A lot of their work on proton also gets upstreamed back into wine, so even for those not using proton, they're still benefiting quite a bit in recent years from all of the work Valve has done on that front.
I remember the days of running WINE, tweaking settings, searching forums, hacking around in kernel modules, yelling at nvidia drivers…kind of miss it lol
Yeah Rust is non-functional for that reason sadly, but otherwise I'm loving my Linux life; most eveything else works great. Valve have done us a great service with Proton.
I think that was also the common approach to paranoia about your privacy pre-Snowden. But he kind of ended that discussion for many, although denial or ignorance is probably better for your soul indeed.
He didn't end the discussion, he presented evidence. When you receive updated evidence you should update your beliefs.
He presented good evidence that big corporations are co-operating with the NSA, or something, but he didn't present any evidence at all that regular Linux distros are monitoring all your keystrokes. As far as I know.
To just wildly speculate about mass surveillance without evidence is just baseless conspiracy theories, you really have nothing to worry about. Hope that helps.
On a related note, not believing some things because you cannot prove them is a road to naivety.
For me personally, based on the plethora of evidence given by other online platforms and applications, I think it's perfectly sane to assume that yes, your data is being slurped and logged. Maybe that's not a bad thing, maybe it is, but at this point I think that ship has sailed.
Can I prove it? No, mostly because the manufacturers have specifically designed it in such a way to be unprovable.
The fact that our currently popular operating systems don't enable users to trivially 'disprove' such possibilities really shows how shitty they all are
Well apart from monitoring network traffic, with Ubuntu you can examine the source code for anything that you don't trust or dive into what system calls an application makes by using "strace".
Well you can try monitoring Windows network connections, but Microsoft do seem to love obfuscating it with connections to multiple different domains that they own.
You can't even look at the Windows source code, so your question about reproducible builds seems to be moving the goalposts somewhat.
Also, is there something like "strace" on Windows?
Edit: just looked it up and Ubuntu doesn't enforce reproducible builds, although with their new "Monthly Snapshots", Canonical is moving towards reproducible build pipelines.
The necessary technical and UI/UX difference would be capability-based (https://en.wikipedia.org/wiki/Capability-based_security) microkernels like Sel4 or Genode combined with high level user interfaces that allow one to monitor and control the rights and actual resource access and usage of programs
However, it is possible to audit the Ubuntu software against the source code which is something that you cannot do with Windows.
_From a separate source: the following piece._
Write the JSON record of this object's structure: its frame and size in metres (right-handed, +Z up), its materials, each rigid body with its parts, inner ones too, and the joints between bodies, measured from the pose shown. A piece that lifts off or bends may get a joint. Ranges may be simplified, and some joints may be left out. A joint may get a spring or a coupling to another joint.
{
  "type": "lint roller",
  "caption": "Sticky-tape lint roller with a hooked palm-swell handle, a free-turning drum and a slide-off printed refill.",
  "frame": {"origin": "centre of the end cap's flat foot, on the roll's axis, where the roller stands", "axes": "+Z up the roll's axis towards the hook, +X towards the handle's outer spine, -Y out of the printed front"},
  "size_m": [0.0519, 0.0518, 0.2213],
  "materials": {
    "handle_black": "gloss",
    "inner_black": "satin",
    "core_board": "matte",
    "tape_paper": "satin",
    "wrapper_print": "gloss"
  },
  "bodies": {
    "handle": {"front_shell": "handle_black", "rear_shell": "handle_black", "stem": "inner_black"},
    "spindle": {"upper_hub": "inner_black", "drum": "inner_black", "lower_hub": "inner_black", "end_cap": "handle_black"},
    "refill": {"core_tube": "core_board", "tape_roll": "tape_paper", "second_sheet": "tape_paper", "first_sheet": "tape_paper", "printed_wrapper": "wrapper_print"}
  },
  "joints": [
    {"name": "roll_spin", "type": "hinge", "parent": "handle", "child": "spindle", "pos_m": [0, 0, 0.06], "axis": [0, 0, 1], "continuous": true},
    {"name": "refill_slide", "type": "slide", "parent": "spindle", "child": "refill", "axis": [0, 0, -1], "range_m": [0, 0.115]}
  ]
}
That is a technical difference even if you don't acknowledge it.
Also, Linux does make it much easier to determine your level of trust as the different components can be analysed/verified independently (although systemd is a bit of a monolith) whereas it's a lot trickier to isolate Windows components.
Many games I would like to play are Windows-only, so that kind of sucks, but then again, I installed Windows 11 just for this purpose. So not complaining, until my programs and games will stop working when Windows 13 (or whatever) comes out. I had to upgrade from Windows 9 to 11 because it became obsolete and unsupported.
> Proton is a new tool released by Valve Software that has been integrated with Steam to make playing Windows games on Linux as simple as hitting the Play button within Steam.
I was super pissed when epic announced dropping Linux support for Rocket League. Once it was done, I fell in love with Proton, it ran better than both the native Linux version, and the Windows version on Windows.
But it does not offer me a clickable "Play" button for exclusively Windows games, unfortunately. Or is this something else? Or perhaps I have to do some configuration of some sort? I am really not sure. It works for games that have Windows + Proton (icon / logo), but the games I want have only windows.
It does, you'll probably have to enable proton in Steam settings. Also, in the store pages, you can see Steam Deck compatibility rating (and details about that) which means linux in practice. Some warnings regarding small text in some games don't apply to bigger displays, of course.
It works out of the box here? Steam supports running most "Windows-only" games on Linux without trouble; you may just have to select the Proton version once.
I don't remember when I last encountered a game that didn't run. I'm sure those exist, mind. Perhaps I've just been lucky.